Je l’ai lu et relu, offert plusieurs fois. Ce livre au titre tiré de l’Évangile est une Trinité : Dans cette Maison du Père, il y a trois demeures qui ne font qu’une. Celle du père charnel, celle de la patrie (la petite, la Bretagne, et la grande, la France), celle du père éternel – « Notre vie de famille se réglait sur les fêtes de l’année liturgique. Nos distractions étaient celles que proposaient la paroisse » – que Michel Mohrt a rejoint en août 2011 (il était né au début de la Grande Guerre).

Les trois se répondent et s’imbriquent, comme consubstantielles. Quand l’une va mal, les autres s’effondrent : « J’ai connu cette Bretagne paysanne enracinée dans ses traditions, la Bretagne des pardons et des saints faiseurs de miracles, des fontaines sacrées, des fricots et des retours de noces. Cette Bretagne est morte avec la religion qui lui donnait son âme ». Dans combien d’autres régions de France pourrait-on faire le même constat ?

À notre époque, les intellectuels ont des âmes de commerçants. À la sienne, les commerçants étaient de fins lettrés. Michel Mohrt évoque toute un société de notables de province « bibliophiles », qui « lisaient le latin dans le texte, pouvaient réciter un poème entier de la Légendes des Siècles », dont « la culture ne servait à rien dans leurs occupations professionnelles (si elle ne les desservait pas) » : « Sans goût du lucre, ni sens du profit, mon père laissa péricliter ses affaires lentement », commente-t-il.
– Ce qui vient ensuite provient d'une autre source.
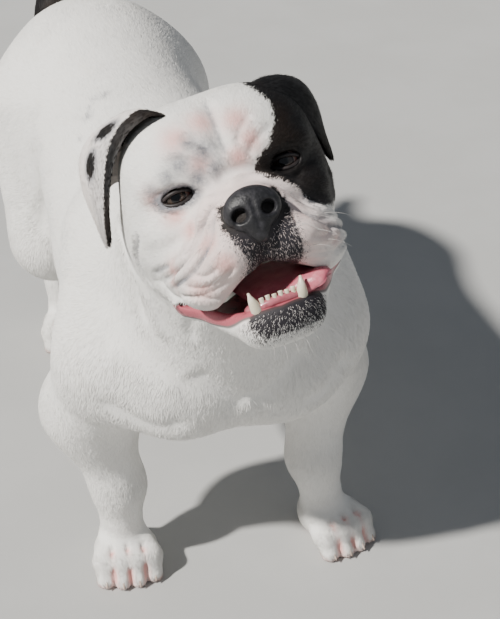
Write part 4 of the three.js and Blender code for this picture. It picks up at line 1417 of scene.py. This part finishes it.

Dire que cette culture n’a servi à rien est pourtant faux : c’est son père, lecteur éclectique et compulsif, qui a transmis au futur académicien son « vice impuni », selon le mot de Valéry Larbaud, lui faisant découvrir pêle-mêle, Pierre Benoît, G. Lenotre, Flaubert, Mauriac, Lamartine, Chateaubriand et tant d’autres.

Non-conformiste

Le père de Michel Mohrt, un moment tenté par le Sillon, s’en est finalement détourné pour embrasser la cause de l’Action française (dont son fils sera également sympathisant), avant de s’en éloigner aussi, déchiré, quand le pape l’a condamnée. Il ne faut pas pourtant voir en lui une face de carême confite en dévotion et toute acquise à son curé. Les « cathos » d’alors avaient alors une plus grande liberté de ton qu’on ne le croit et sans doute plus, paradoxalement, qu’aujourd’hui, car dotés, comme leurs contemporains, d’une formation précoce du raisonnement et d’un esprit critique plus aiguisé : « Mon père était pieux, mais n’était pas dévot, il avait l’esprit le plus libre et le conformisme n’était pas son fort ». Il lui arrivait de commenter les Évangiles « avec un éclairage nouveau, teinté de paradoxe et d’humour ». Michel Mohrt le compare à celui de Chesterton.

Quand à 75 ans, dans sa chambre non chauffée, son père se décida à s’équiper d’une couverture électrique, il la « baptisa Abisag, du nom de la jeune fille que le roi David fit mettre dans sa couche pour réchauffer ses vieux os ». Une culture biblique qui n’était pas bégueule.

La Maison du père devrait s’appeler la Maison de nos pères. Et même, de nos grands-pères. Pour moi, qui suis originaire de l’Aveyron, ce département que le pape Pie IX appelait la Bretagne du Midi, j’y ai retrouvé un peu le mien. Comme dans la chanson de Francis Cabrel, chacun y verra « la douce lumière du soir près du feu qui réchauffait son père et la troupe entière de ses aïeux ».